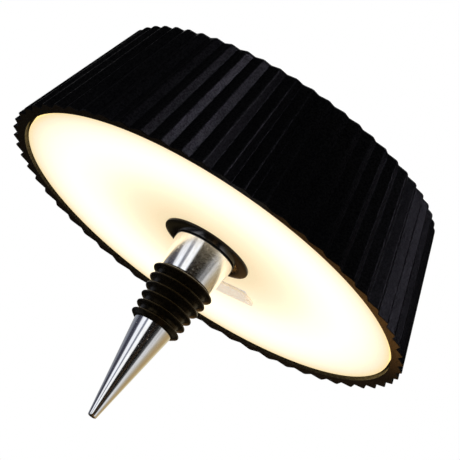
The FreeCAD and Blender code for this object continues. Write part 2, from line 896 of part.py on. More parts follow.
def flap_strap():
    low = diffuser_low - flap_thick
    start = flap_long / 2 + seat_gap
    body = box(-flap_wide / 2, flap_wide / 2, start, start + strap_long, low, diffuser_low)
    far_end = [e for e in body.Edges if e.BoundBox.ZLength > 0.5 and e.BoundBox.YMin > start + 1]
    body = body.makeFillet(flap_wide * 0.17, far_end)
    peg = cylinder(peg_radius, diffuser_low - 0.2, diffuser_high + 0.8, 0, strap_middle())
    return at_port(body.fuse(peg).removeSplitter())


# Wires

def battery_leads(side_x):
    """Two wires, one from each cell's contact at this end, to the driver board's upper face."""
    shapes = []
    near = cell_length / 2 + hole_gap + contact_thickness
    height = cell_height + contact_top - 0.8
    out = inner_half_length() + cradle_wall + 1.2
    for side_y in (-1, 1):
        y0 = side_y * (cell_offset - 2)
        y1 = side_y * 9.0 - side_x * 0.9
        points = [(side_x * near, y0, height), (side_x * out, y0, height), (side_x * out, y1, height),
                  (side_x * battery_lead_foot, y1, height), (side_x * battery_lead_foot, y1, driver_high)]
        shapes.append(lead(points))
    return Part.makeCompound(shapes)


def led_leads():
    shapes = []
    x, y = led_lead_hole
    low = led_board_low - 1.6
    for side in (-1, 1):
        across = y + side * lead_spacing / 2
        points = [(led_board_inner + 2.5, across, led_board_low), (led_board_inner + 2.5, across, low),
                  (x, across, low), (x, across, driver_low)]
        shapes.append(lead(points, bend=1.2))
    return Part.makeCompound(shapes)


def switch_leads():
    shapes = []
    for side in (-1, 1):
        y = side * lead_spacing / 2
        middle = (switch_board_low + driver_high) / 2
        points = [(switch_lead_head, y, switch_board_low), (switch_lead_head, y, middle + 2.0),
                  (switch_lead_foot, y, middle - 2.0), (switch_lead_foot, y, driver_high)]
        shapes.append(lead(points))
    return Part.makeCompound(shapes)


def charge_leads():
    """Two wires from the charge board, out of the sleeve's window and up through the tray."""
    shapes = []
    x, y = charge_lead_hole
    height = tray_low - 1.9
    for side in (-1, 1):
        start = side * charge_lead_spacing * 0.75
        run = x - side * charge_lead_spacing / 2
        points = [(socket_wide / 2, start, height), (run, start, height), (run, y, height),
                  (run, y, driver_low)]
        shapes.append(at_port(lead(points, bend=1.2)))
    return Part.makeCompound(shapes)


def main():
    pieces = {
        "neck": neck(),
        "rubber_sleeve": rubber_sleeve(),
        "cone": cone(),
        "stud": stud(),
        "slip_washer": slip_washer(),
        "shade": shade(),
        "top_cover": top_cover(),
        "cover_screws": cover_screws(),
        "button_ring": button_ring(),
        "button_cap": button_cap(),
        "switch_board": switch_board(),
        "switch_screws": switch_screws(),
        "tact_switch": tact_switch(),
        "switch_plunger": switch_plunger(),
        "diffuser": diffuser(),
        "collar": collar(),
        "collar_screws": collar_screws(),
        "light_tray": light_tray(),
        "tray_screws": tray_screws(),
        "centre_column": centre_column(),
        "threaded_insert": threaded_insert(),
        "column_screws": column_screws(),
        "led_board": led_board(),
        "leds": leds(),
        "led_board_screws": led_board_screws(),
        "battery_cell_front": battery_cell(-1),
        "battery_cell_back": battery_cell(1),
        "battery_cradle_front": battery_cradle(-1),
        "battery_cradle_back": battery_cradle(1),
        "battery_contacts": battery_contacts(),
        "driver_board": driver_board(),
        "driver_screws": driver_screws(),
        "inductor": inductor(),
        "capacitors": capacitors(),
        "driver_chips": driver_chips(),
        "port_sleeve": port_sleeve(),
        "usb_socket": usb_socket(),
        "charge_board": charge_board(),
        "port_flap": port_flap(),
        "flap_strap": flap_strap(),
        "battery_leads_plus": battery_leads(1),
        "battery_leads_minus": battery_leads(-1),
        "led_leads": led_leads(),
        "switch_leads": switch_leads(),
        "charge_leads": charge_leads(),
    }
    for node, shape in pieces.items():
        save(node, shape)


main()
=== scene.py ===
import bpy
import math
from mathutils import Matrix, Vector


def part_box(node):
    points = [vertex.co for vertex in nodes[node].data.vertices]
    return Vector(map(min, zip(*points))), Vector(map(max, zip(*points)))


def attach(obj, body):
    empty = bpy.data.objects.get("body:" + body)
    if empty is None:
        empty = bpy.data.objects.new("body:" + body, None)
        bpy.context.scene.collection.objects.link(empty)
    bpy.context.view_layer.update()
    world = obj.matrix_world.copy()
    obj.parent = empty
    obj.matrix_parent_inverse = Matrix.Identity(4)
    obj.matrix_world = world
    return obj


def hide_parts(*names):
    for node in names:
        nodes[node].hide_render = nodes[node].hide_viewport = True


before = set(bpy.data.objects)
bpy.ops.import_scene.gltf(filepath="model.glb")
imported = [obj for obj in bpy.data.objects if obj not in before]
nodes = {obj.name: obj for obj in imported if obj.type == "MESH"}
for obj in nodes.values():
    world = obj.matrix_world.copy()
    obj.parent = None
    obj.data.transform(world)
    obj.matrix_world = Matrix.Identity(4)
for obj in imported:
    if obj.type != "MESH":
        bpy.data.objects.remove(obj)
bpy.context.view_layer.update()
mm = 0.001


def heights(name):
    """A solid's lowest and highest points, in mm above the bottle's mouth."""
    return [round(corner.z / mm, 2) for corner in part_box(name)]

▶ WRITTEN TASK
Identify and copy all lines with the word "data".

▶ EXPECTED ANSWER
    points = [vertex.co for vertex in nodes[node].data.vertices]
    empty = bpy.data.objects.get("body:" + body)
        empty = bpy.data.objects.new("body:" + body, None)
before = set(bpy.data.objects)
imported = [obj for obj in bpy.data.objects if obj not in before]
    obj.data.transform(world)
        bpy.data.objects.remove(obj)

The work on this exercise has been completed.